### TASK
In the listing below, find the line that contains "for (const [level, z]" and the line that contains "from mathutils import Matrix, Vector". Quote both and every line between them, exactly, and nothing more.

########

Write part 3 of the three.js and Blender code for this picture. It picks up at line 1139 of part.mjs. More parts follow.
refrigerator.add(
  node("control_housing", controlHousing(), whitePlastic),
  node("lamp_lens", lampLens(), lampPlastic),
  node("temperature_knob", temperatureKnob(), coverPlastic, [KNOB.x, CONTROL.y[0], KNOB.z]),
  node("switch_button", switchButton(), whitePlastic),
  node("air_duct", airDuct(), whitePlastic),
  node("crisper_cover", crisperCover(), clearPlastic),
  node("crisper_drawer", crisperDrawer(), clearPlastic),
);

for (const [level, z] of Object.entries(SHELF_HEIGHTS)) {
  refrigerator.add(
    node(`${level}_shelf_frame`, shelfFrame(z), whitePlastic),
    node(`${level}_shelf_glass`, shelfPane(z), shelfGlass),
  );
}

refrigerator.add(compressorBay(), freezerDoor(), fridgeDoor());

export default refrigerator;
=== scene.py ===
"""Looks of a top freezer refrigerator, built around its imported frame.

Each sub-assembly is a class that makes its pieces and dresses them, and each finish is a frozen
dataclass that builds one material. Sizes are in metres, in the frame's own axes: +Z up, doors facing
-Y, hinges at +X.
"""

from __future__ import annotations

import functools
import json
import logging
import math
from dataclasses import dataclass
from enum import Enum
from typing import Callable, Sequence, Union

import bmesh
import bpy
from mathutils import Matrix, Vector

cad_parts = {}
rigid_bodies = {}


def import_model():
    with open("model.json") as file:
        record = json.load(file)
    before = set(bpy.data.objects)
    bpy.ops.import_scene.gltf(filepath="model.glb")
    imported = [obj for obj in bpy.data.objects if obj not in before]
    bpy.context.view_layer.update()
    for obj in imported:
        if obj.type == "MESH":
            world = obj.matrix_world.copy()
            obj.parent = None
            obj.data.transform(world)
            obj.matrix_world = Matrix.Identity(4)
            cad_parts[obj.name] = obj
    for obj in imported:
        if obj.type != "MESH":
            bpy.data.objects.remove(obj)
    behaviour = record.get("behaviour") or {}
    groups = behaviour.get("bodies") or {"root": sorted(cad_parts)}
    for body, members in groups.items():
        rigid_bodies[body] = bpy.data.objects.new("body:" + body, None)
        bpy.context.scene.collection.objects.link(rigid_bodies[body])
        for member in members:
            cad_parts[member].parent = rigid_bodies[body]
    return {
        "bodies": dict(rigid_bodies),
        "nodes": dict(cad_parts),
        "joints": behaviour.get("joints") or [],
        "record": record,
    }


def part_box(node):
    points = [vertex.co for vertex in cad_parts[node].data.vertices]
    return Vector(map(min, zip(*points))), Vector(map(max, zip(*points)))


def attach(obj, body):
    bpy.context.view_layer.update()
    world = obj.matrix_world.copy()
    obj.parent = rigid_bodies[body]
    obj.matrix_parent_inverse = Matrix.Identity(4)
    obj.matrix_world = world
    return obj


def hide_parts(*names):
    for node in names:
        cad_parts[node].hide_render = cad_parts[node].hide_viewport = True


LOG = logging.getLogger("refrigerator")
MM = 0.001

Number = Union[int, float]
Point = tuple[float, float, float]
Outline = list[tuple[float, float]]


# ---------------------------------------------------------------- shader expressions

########

### TASK SOLUTION
for (const [level, z] of Object.entries(SHELF_HEIGHTS)) {
  refrigerator.add(
    node(`${level}_shelf_frame`, shelfFrame(z), whitePlastic),
    node(`${level}_shelf_glass`, shelfPane(z), shelfGlass),
  );
}

refrigerator.add(compressorBay(), freezerDoor(), fridgeDoor());

export default refrigerator;
=== scene.py ===
"""Looks of a top freezer refrigerator, built around its imported frame.

Each sub-assembly is a class that makes its pieces and dresses them, and each finish is a frozen
dataclass that builds one material. Sizes are in metres, in the frame's own axes: +Z up, doors facing
-Y, hinges at +X.
"""

from __future__ import annotations

import functools
import json
import logging
import math
from dataclasses import dataclass
from enum import Enum
from typing import Callable, Sequence, Union

import bmesh
import bpy
from mathutils import Matrix, Vector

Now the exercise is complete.